All of the dual coil builds I have tried have been average.

Reactions: Like 2 | Agree 1 | Can relate 1 | Informative 1


----------



## Marzuq (27/8/15)

Yiannaki said:


> I'm almost convinced that temp control with nickel is better suited to single coil builds.
> 
> All of the dual coil builds I have tried have been average.



I have been messing with single coils and I can't tell the difference. 32g not suited for single coil Imo. 

Honestly tho. I get better flavour on kanthal and even better flavour with nichrome80.


----------



## Yiannaki (27/8/15)

Marzuq said:


> I have been messing with single coils and I can't tell the difference. 32g not suited for single coil Imo.
> 
> Honestly tho. I get better flavour on kanthal and even better flavour with nichrome80.
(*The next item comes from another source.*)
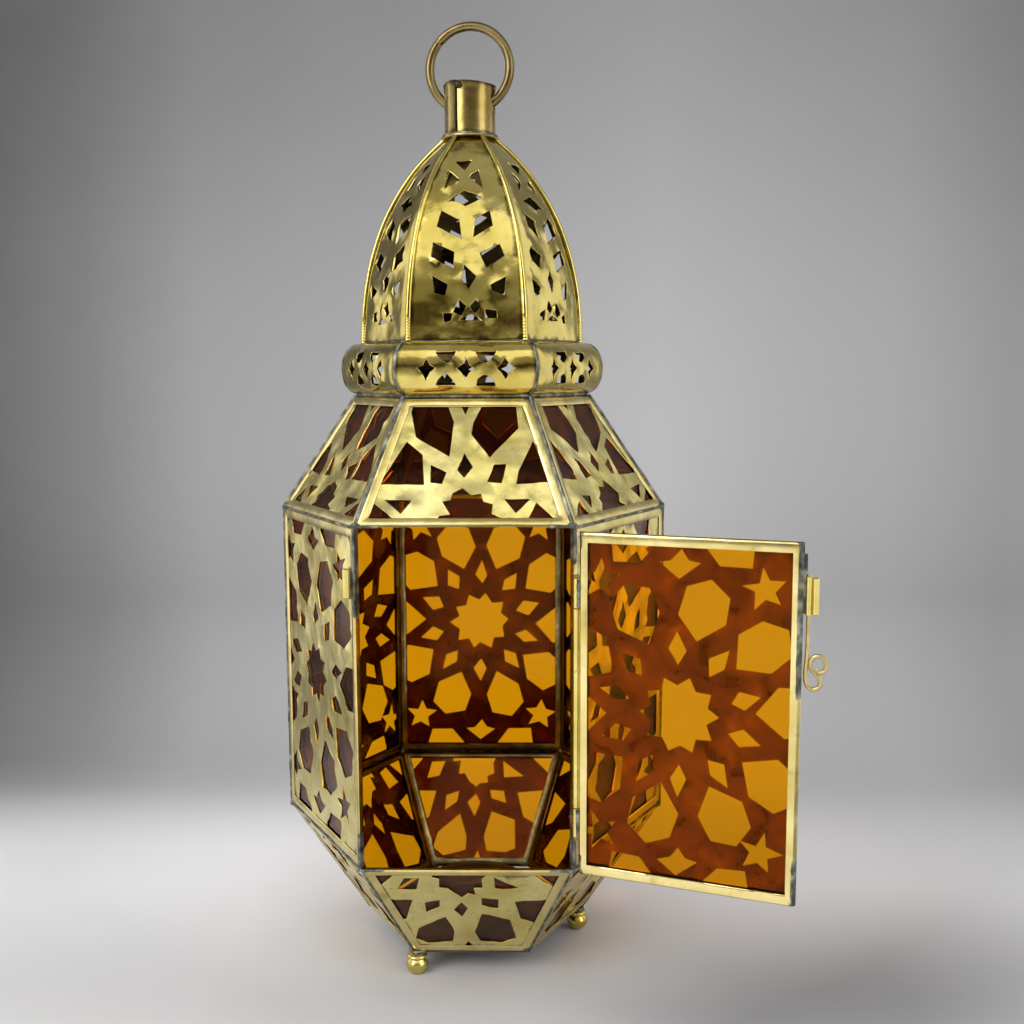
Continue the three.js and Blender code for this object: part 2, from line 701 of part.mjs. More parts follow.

With single coils I find my favourites to be 

28g 2.5 ID 8 wraps or 26g 3.0 ID 7/8 wraps. Perhaps give those a shot?


----------



## Marzuq (28/8/15)

Yiannaki said:


> With single coils I find my favourites to be
> 
> 28g 2.5 ID 8 wraps or 26g 3.0 ID 7/8 wraps. Perhaps give those a shot?


Cool that sounds like a plan. I'll get some 28g over the weekend to try out and report back

Reactions: Winner 1


----------



## skola (28/8/15)

Looking forward to hearing your findings @Marzuq. I've also so far had a pretty average experience with dual nickel builds. I twisted some 28g nickel with 28g kanthal and actually enjoyed that abit more. Still not as good as my experience with Kanthal.


----------



## sneakydino (28/8/15)

I tried many times to build tc on the zephyrus..every single time i get a weird taste..maybe its my wire ?


----------



## Riaz (28/8/15)

sneakydino said:


> I tried many times to build tc on the zephyrus..every single time i get a weird taste..maybe its my wire ?


which wire are you using?


----------



## sneakydino (28/8/15)

vaportech ni200


----------



## vapeshifter (2/9/15)

The occ ni200 coils available from sir vape works like a charm

Sent from my SM-G925F using Tapatalk


----------



## vapeshifter (22/11/15)

Sent from my SM-G925F using Tapatalk


----------



## huffnpuff (22/11/15)

Marzuq said:


> Ni200 32g
> 2.4 ID
> 6 wraps
> 0.11 ohm
> ...



Yeesh, nicely done! I don't think people realize how small that deck is. 

With regards to Ni200 gauges and builds : 32/30 for dual; 28 and lower for singles (Unless you have a deck big to handle big enough dual coils for the 0.05-0.1 Ohm limit of a mod)


----------